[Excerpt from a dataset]
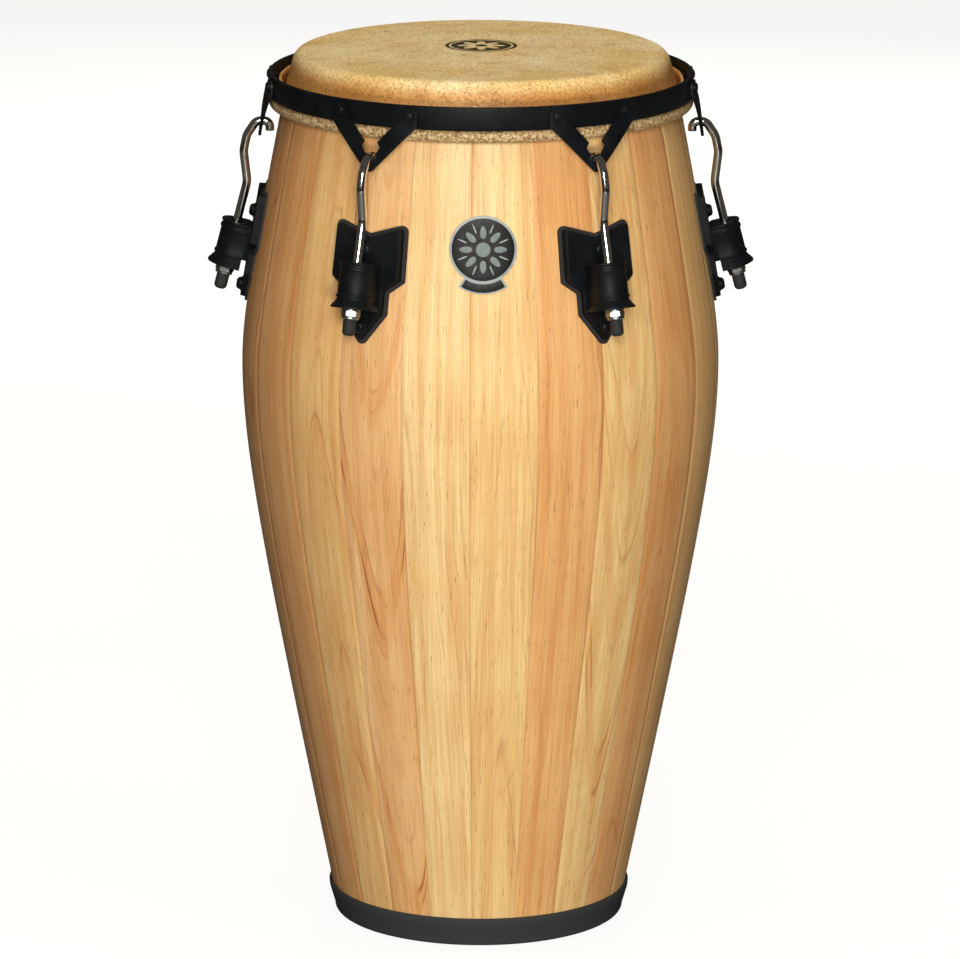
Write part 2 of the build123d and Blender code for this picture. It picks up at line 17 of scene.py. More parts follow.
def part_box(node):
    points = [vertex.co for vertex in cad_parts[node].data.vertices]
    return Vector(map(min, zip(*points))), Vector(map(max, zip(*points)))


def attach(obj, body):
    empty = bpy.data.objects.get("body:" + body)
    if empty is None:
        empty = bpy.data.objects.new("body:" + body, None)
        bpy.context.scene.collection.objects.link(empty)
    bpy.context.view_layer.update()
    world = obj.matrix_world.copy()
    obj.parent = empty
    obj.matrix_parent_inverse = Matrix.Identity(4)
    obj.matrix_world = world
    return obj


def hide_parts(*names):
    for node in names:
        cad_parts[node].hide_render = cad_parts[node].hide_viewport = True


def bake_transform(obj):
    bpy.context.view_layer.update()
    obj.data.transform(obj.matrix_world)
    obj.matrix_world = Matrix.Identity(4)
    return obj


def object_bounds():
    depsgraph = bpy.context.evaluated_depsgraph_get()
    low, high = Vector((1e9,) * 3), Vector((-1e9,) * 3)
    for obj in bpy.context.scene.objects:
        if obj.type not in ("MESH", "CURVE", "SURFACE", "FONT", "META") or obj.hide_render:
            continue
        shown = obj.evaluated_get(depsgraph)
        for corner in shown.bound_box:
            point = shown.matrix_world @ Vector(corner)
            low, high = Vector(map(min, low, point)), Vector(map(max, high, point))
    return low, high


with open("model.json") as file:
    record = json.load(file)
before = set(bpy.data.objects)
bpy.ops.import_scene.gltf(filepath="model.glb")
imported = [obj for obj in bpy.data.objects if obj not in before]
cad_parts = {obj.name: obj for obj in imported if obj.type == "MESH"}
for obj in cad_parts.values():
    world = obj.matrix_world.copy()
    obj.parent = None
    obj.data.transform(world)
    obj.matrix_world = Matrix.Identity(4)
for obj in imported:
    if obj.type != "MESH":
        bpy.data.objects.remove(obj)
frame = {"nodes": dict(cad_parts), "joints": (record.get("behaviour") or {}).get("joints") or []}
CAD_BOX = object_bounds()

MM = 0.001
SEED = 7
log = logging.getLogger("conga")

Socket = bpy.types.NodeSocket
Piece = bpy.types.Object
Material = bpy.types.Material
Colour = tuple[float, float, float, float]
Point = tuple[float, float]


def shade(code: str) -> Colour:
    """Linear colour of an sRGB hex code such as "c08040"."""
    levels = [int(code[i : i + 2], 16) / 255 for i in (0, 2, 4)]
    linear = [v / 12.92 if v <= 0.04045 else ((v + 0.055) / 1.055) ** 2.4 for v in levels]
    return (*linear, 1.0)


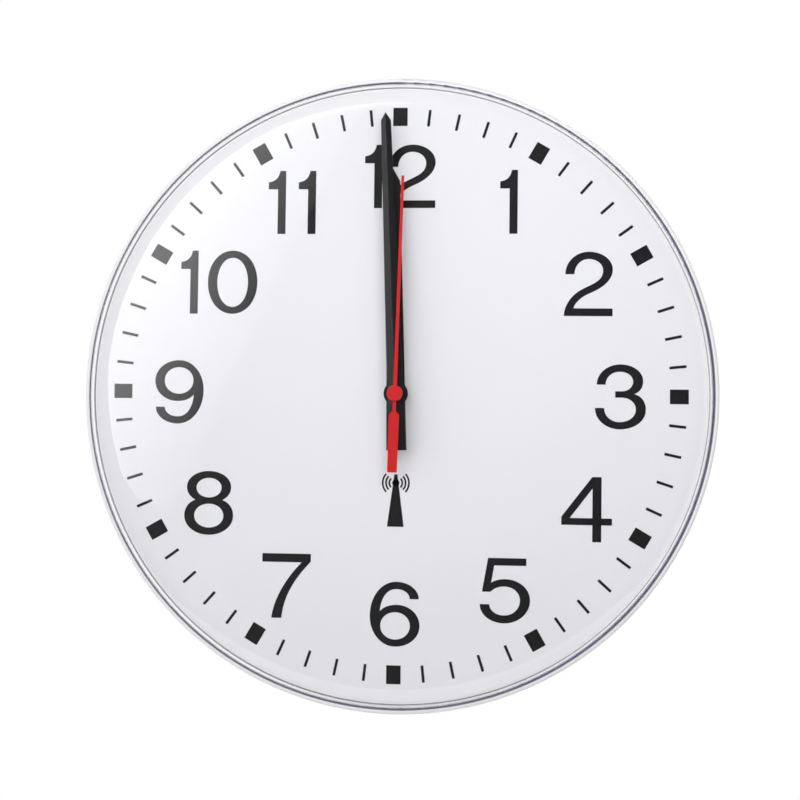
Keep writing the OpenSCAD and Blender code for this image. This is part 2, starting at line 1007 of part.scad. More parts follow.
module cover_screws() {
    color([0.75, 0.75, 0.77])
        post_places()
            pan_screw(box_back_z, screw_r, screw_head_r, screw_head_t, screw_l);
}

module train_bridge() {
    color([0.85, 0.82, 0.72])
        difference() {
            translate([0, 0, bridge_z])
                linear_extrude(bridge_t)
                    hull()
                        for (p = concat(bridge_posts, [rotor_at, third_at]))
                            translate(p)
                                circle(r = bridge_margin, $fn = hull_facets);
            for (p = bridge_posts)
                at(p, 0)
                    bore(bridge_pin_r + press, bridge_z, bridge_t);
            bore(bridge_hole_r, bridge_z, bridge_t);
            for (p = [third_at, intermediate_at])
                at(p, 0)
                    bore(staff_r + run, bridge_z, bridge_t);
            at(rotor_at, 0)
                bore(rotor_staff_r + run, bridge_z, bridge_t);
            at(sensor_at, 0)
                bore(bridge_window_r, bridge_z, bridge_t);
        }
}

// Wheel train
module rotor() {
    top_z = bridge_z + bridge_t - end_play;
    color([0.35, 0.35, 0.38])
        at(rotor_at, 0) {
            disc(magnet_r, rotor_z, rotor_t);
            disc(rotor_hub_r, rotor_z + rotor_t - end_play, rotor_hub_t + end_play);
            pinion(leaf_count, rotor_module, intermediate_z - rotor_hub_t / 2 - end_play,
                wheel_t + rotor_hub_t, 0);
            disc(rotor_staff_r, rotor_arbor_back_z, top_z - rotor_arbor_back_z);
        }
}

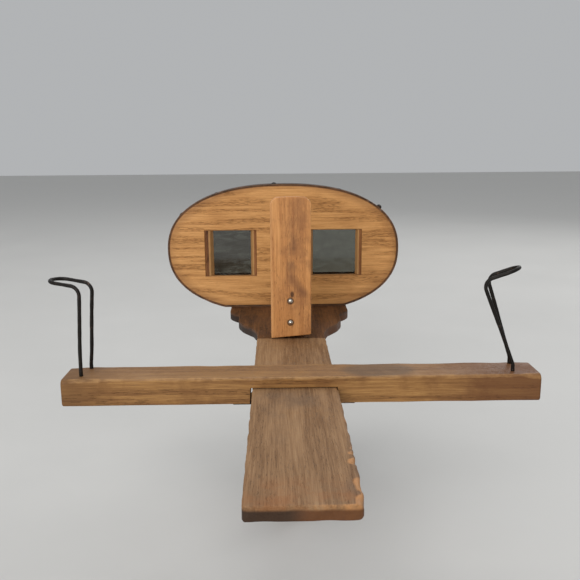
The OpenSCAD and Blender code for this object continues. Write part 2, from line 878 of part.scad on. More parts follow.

● Your objective: Return only the lines spanning from the first line of the material through the line with "obj.data.transform(obj.matrix_world)", copied exactly, both ends kept.

● Response:
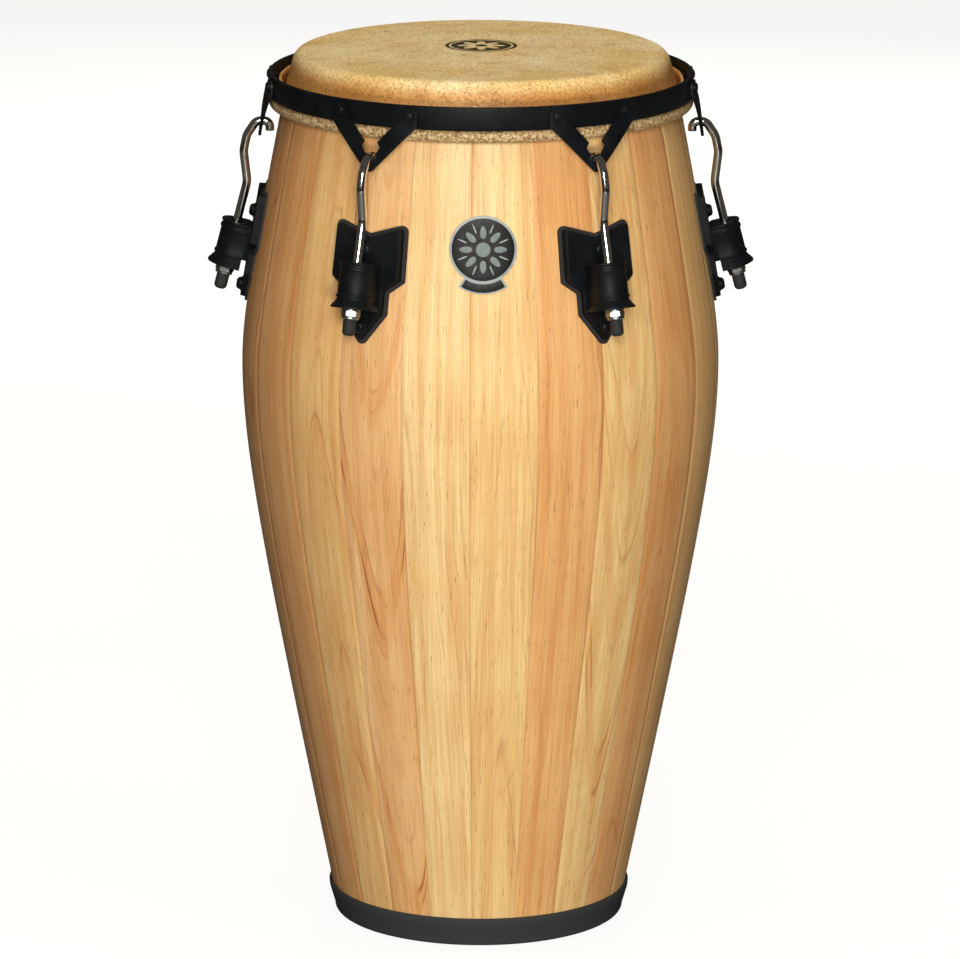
Write part 2 of the build123d and Blender code for this picture. It picks up at line 17 of scene.py. More parts follow.
def part_box(node):
    points = [vertex.co for vertex in cad_parts[node].data.vertices]
    return Vector(map(min, zip(*points))), Vector(map(max, zip(*points)))


def attach(obj, body):
    empty = bpy.data.objects.get("body:" + body)
    if empty is None:
        empty = bpy.data.objects.new("body:" + body, None)
        bpy.context.scene.collection.objects.link(empty)
    bpy.context.view_layer.update()
    world = obj.matrix_world.copy()
    obj.parent = empty
    obj.matrix_parent_inverse = Matrix.Identity(4)
    obj.matrix_world = world
    return obj


def hide_parts(*names):
    for node in names:
        cad_parts[node].hide_render = cad_parts[node].hide_viewport = True


def bake_transform(obj):
    bpy.context.view_layer.update()
    obj.data.transform(obj.matrix_world)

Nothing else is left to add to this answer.